En filmant au plus près son héroïne, en adoptant son point de vue, la réalisatrice Aida Begic, à qui l’on doit déjà le très remarqué Premières neiges, prend le parti d’un film singulier, intimiste et à la dynamique calquée sur l’énergie inépuisable de son héroïne.
Elle revient de loin Rahima : une enfance durant la guerre, un séjour à l’orphelinat puis une adolescence rebelle, difficile, sans doute un peu (beaucoup ?) junky… Elle a vécu l’enfer et a dû batailler pour trouver sa place dans la société. La religion (elle porte le voile) l’a sans aucun doute aidée. Bref, elle sait de quoi elle parle et cherche à tout prix à protéger son petit frère de cette pente dangereuse.

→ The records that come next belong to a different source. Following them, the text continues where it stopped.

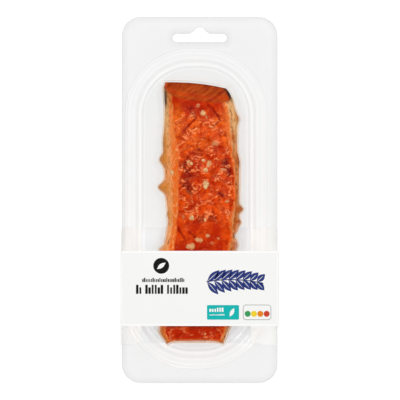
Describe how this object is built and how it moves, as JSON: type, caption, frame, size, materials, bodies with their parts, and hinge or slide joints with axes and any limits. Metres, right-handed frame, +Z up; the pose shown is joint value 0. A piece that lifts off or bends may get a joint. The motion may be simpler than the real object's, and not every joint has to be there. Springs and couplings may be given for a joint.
{
  "type": "hot smoked salmon fillet in a skin pack",
  "caption": "Smoked salmon fillet under clear film in a stepped hang-hole tray with a paper sleeve",
  "frame": {"origin": "under the middle of the pack, on the plane that the sleeve's back panel rests on", "axes": "+Y along the pack towards the hang hole, +Z up out of the food side, +X across"},
  "size_m": [0.0974, 0.226, 0.0218],
  "materials": {
    "tray": "clear gloss",
    "film": "clear gloss",
    "flesh": "moist",
    "fish_skin": "moist",
    "paper": "matt, printed"
  },
  "bodies": {
    "root": {"tray": "tray", "skin_film": "film", "salmon_flesh": "flesh", "salmon_skin": "fish_skin", "paper_sleeve": "paper"}
  },
  "joints": []
}
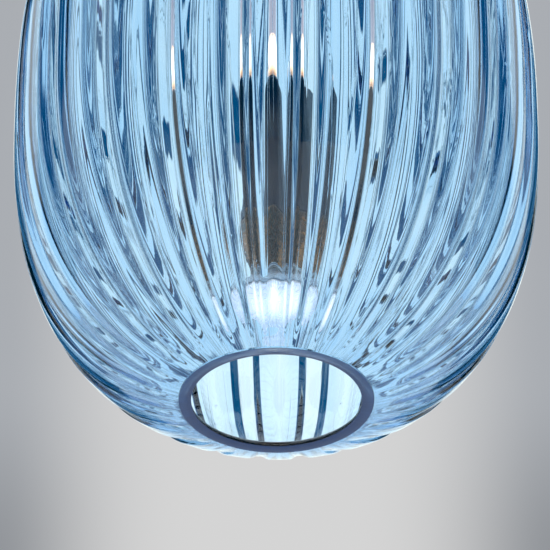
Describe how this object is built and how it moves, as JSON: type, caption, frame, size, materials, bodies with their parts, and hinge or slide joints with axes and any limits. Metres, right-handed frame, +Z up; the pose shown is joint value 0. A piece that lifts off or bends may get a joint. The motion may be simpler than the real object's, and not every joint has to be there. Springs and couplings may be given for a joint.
{
  "type": "hanging lantern",
  "caption": "Hanging lantern with a barrel-shaped ribbed blue glass shade open at the bottom, a screw-held metal gallery and a reflector lamp on a stem inside.",
  "frame": {"origin": "where a hook bears, at the top of the inside of the hanging loop", "axes": "+Z up along the lantern's axis, X across the hanging loop's ring, Y through its eye"},
  "size_m": [0.2772, 0.28, 0.48],
  "materials": {
    "blue_glass": "clear mouth-blown glass, ribbed, with fine cords and seeds",
    "clear_glass": "clear moulded glass",
    "navy_gloss": "gloss lacquer, blue-black",
    "bronze": "dark polished bronze lacquer",
    "bright_metal": "polished",
    "satin_nickel": "satin",
    "steel": "zinc plated",
    "rubber": "matt",
    "warm_diffuser": "frosted, lit from inside",
    "ceramic": "unglazed white",
    "board_white": "matt",
    "lead_sleeve": "matt"
  },
  "bodies": {
    "lantern": {"glass_shade": "blue_glass", "lip_gasket": "rubber", "gallery_cap": "bronze", "crown_boss": "bronze", "hanging_loop": "bronze", "cord_bushing": "rubber", "crown_nut": "steel", "cap_washer": "steel", "stem_nut": "steel", "threaded_rod": "steel", "stem_tube": "satin_nickel", "glow_collar": "warm_diffuser", "uplight_board": "board_white", "sleeve_neck_ring": "bronze", "sleeve": "navy_gloss", "sleeve_nut": "steel", "holder_plate": "steel", "rod_end_nut": "steel", "lampholder": "ceramic", "holder_leg_1": "steel", "holder_leg_2": "steel", "lamp_lead_1": "lead_sleeve", "lamp_lead_2": "lead_sleeve", "bronze_cup": "bronze", "joining_ring": "steel", "neck_ring": "bright_metal"},
    "lamp": {"lamp_reflector": "clear_glass", "lamp_front_glass": "clear_glass", "lamp_emitter": "warm_diffuser", "lamp_base": "ceramic", "lamp_pin_1": "bright_metal", "lamp_pin_2": "bright_metal"},
    "thumb_screw_1": {"thumb_screw_1": "bronze"},
    "thumb_screw_2": {"thumb_screw_2": "bronze"},
    "thumb_screw_3": {"thumb_screw_3": "bronze"}
  },
  "joints": [
    {"name": "lamp_withdrawal", "type": "slide", "parent": "lantern", "child": "lamp", "axis": [0, 0, -1], "range_m": [0, 0.13]},
    {"name": "thumb_screw_1_travel", "type": "slide", "parent": "lantern", "child": "thumb_screw_1", "axis": [0, 1, 0], "range_m": [0, 0.008]},
    {"name": "thumb_screw_2_travel", "type": "slide", "parent": "lantern", "child": "thumb_screw_2", "axis": [-0.866, -0.5, 0], "range_m": [0, 0.008]},
    {"name": "thumb_screw_3_travel", "type": "slide", "parent": "lantern", "child": "thumb_screw_3", "axis": [0.866, -0.5, 0], "range_m": [0, 0.008]}
  ]
}
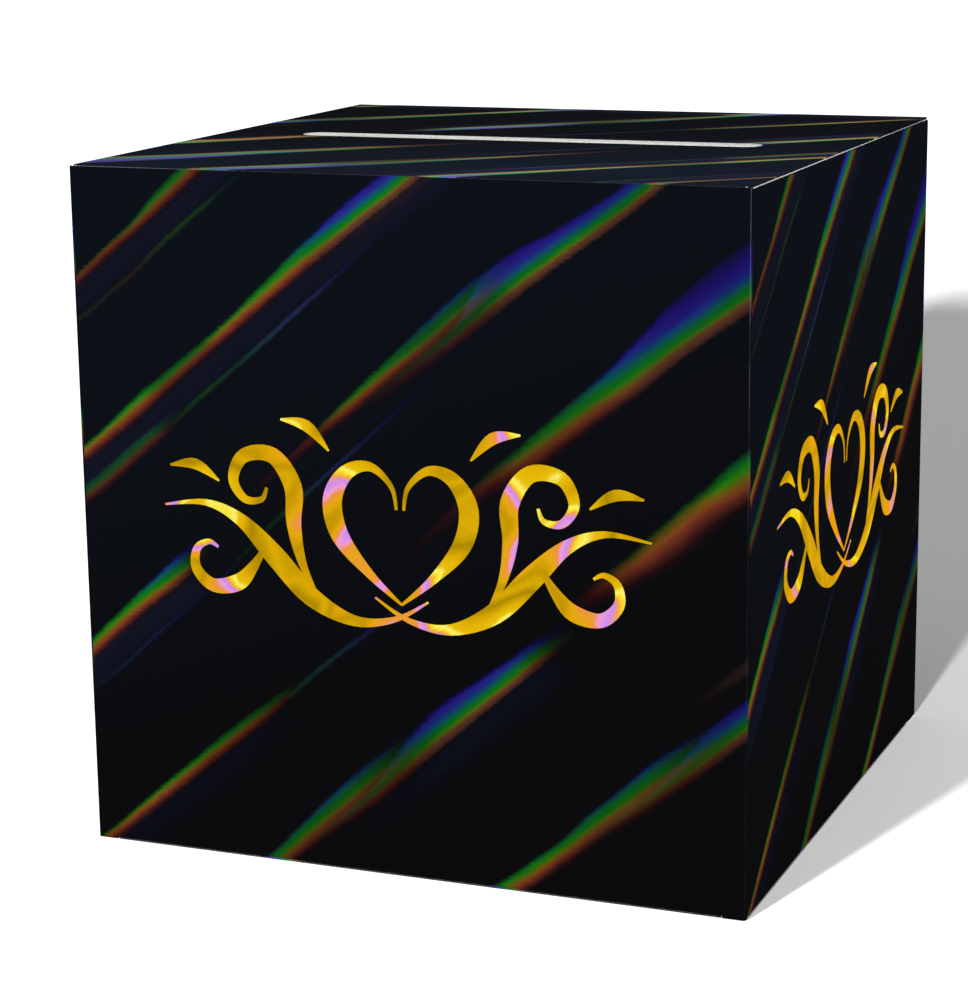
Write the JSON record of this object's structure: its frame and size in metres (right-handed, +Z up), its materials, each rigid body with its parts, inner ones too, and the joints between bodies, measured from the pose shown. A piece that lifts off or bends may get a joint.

A l’énergie, à la volonté, bravant tous les entraves qui se retrouvent sur leur route, elle leur trace à un destin dont elle a de quoi être fière, même si ce n’est jamais ce qui la motive.
Ce portrait tout en finesse reste un témoignage puissant de la vie aujourd’hui à Sarajevo, près de 20 ans après le siège de la ville et mérite amplement la mention spéciale que le film a obtenu dans la sélection Un certain regard lors du Festival de Cannes 2012.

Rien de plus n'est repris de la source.